▶ **WHAT IS NEEDED**
Read the data and repeat it in full, exactly.

----- AVAILABLE DATA -----

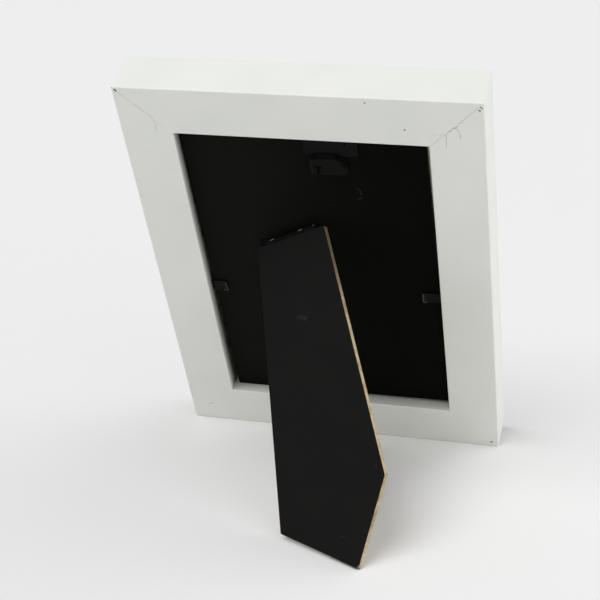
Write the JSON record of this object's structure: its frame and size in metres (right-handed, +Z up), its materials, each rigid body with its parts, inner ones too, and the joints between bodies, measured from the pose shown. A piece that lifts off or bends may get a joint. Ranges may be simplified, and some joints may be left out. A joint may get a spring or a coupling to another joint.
{
  "type": "easel back photo frame",
  "caption": "White mitred picture frame for a 10 by 15 cm print, standing on a black hardboard easel leg hinged askew to its back.",
  "frame": {"origin": "middle of the floor area that the standing frame and its open leg cover, on the floor", "axes": "+Z up, the picture faces -Y and leans back, the leg stands towards +Y, +X is the picture's own right hand side seen from the front"},
  "size_m": [0.148, 0.1414, 0.189],
  "materials": {
    "white_paint": "satin paint",
    "bare_steel": "plain",
    "clear_glass": "clear",
    "blank_print": "matt",
    "hardboard": "raw pressed fibre",
    "black_paper": "embossed matt",
    "black_steel": "blackened"
  },
  "bodies": {
    "frame": {"bottom_rail": "white_paint", "right_rail": "white_paint", "top_rail": "white_paint", "left_rail": "white_paint", "corner_nails": "bare_steel", "glass_pane": "clear_glass", "print_insert": "blank_print", "back_board": "hardboard", "board_paper": "black_paper", "hinge_board_leaf": "black_steel", "hinge_pin": "black_steel", "hanger": "black_steel", "left_tab_shank": "black_steel", "right_tab_shank": "black_steel"},
    "leg": {"easel_leg": "hardboard", "leg_paper": "black_paper", "hinge_leg_leaf": "black_steel"},
    "left_tab": {"left_tab_blade": "black_steel"},
    "right_tab": {"right_tab_blade": "black_steel"}
  },
  "joints": [
    {"name": "leg_hinge", "type": "hinge", "parent": "frame", "child": "leg", "pos_m": [0.01137, -0.00433, 0.11187], "axis": [-0.8894, 0.1905, 0.4155], "range_deg": [0, 50.5]},
    {"name": "left_tab_bend", "type": "hinge", "parent": "frame", "child": "left_tab", "pos_m": [0.0514, -0.01879, 0.08154], "axis": [0, -0.4168, -0.909], "range_deg": [0, 80]},
    {"name": "right_tab_bend", "type": "hinge", "parent": "frame", "child": "right_tab", "pos_m": [-0.0514, -0.01783, 0.08363], "axis": [0, 0.4168, 0.909], "range_deg": [0, 80]}
  ]
}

-----

▶ **TASK SOLUTION**
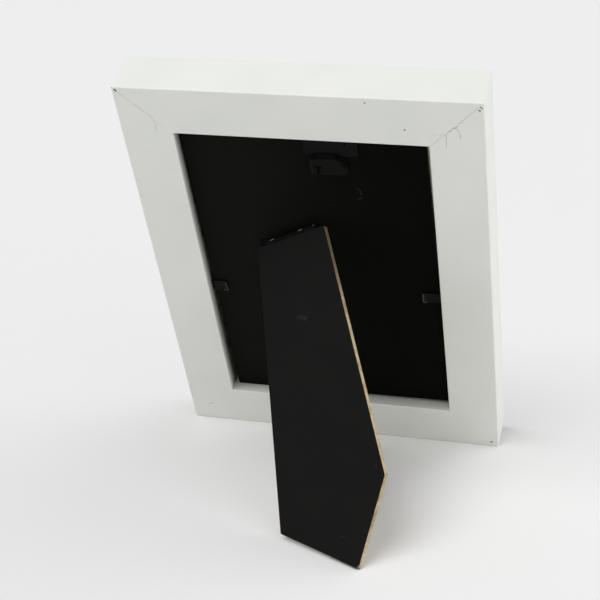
Write the JSON record of this object's structure: its frame and size in metres (right-handed, +Z up), its materials, each rigid body with its parts, inner ones too, and the joints between bodies, measured from the pose shown. A piece that lifts off or bends may get a joint. Ranges may be simplified, and some joints may be left out. A joint may get a spring or a coupling to another joint.
{
  "type": "easel back photo frame",
  "caption": "White mitred picture frame for a 10 by 15 cm print, standing on a black hardboard easel leg hinged askew to its back.",
  "frame": {"origin": "middle of the floor area that the standing frame and its open leg cover, on the floor", "axes": "+Z up, the picture faces -Y and leans back, the leg stands towards +Y, +X is the picture's own right hand side seen from the front"},
  "size_m": [0.148, 0.1414, 0.189],
  "materials": {
    "white_paint": "satin paint",
    "bare_steel": "plain",
    "clear_glass": "clear",
    "blank_print": "matt",
    "hardboard": "raw pressed fibre",
    "black_paper": "embossed matt",
    "black_steel": "blackened"
  },
  "bodies": {
    "frame": {"bottom_rail": "white_paint", "right_rail": "white_paint", "top_rail": "white_paint", "left_rail": "white_paint", "corner_nails": "bare_steel", "glass_pane": "clear_glass", "print_insert": "blank_print", "back_board": "hardboard", "board_paper": "black_paper", "hinge_board_leaf": "black_steel", "hinge_pin": "black_steel", "hanger": "black_steel", "left_tab_shank": "black_steel", "right_tab_shank": "black_steel"},
    "leg": {"easel_leg": "hardboard", "leg_paper": "black_paper", "hinge_leg_leaf": "black_steel"},
    "left_tab": {"left_tab_blade": "black_steel"},
    "right_tab": {"right_tab_blade": "black_steel"}
  },
  "joints": [
    {"name": "leg_hinge", "type": "hinge", "parent": "frame", "child": "leg", "pos_m": [0.01137, -0.00433, 0.11187], "axis": [-0.8894, 0.1905, 0.4155], "range_deg": [0, 50.5]},
    {"name": "left_tab_bend", "type": "hinge", "parent": "frame", "child": "left_tab", "pos_m": [0.0514, -0.01879, 0.08154], "axis": [0, -0.4168, -0.909], "range_deg": [0, 80]},
    {"name": "right_tab_bend", "type": "hinge", "parent": "frame", "child": "right_tab", "pos_m": [-0.0514, -0.01783, 0.08363], "axis": [0, 0.4168, 0.909], "range_deg": [0, 80]}
  ]
}